Dear Tulip Thief

April 27, 2008

For a few weeks, we watched the dozen green tulip buds grow taller and fatten. They cloaked themselves in a hint of red. I planted them three years ago in a small corner garden at the intersection where we live in Northeast Portland.

The tulips were on the verge of opening, an event we and the many people who stroll past every day anticipate. Then nine of them were gone, snipped overnight. And it’s not the first time flowers or plants have been stolen from our yard. Two years ago I planted a variegated Jacob’s ladder next to our front steps. A few days later I noticed an empty hole.

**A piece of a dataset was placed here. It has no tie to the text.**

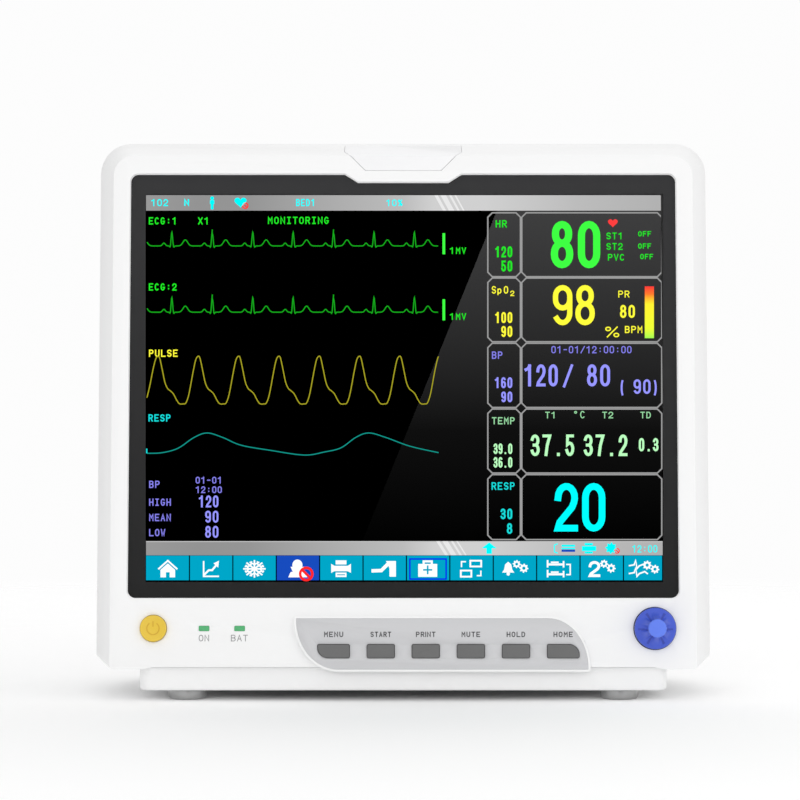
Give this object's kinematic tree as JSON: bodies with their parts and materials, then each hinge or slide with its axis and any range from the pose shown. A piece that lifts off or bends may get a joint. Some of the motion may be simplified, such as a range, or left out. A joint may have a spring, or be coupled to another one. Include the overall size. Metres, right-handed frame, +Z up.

I had to do something about the tulips, take some action in a futile, maddening situation, something beyond bitching and moaning. So I typed a letter to the thief, printed it out, and had it laminated. But by the time I got around to erecting it over the clipped tulip stumps, an adjacent batch of orange and gold tulips bloomed. I realized the sign wouldn’t make sense next to a glorious display of spring. So I’ll save it for next year and the inevitable return of greed. But here’s what I wrote:

Dear Tulip Thief:

You’ve deprived the neighborhood of beautiful flowers. You’ve also deprived our little boy of his spring-time joy: waiting for them to bloom.

If there’s justice in the universe, one day you’ll awake naked and trapped in blackberry bushes stretching to the horizon. For a fig lieaf you’ll clutch withered tulips.

As your panic mounts, you’ll suddenly realize why you’re there.

And our tulips will return in full bloom.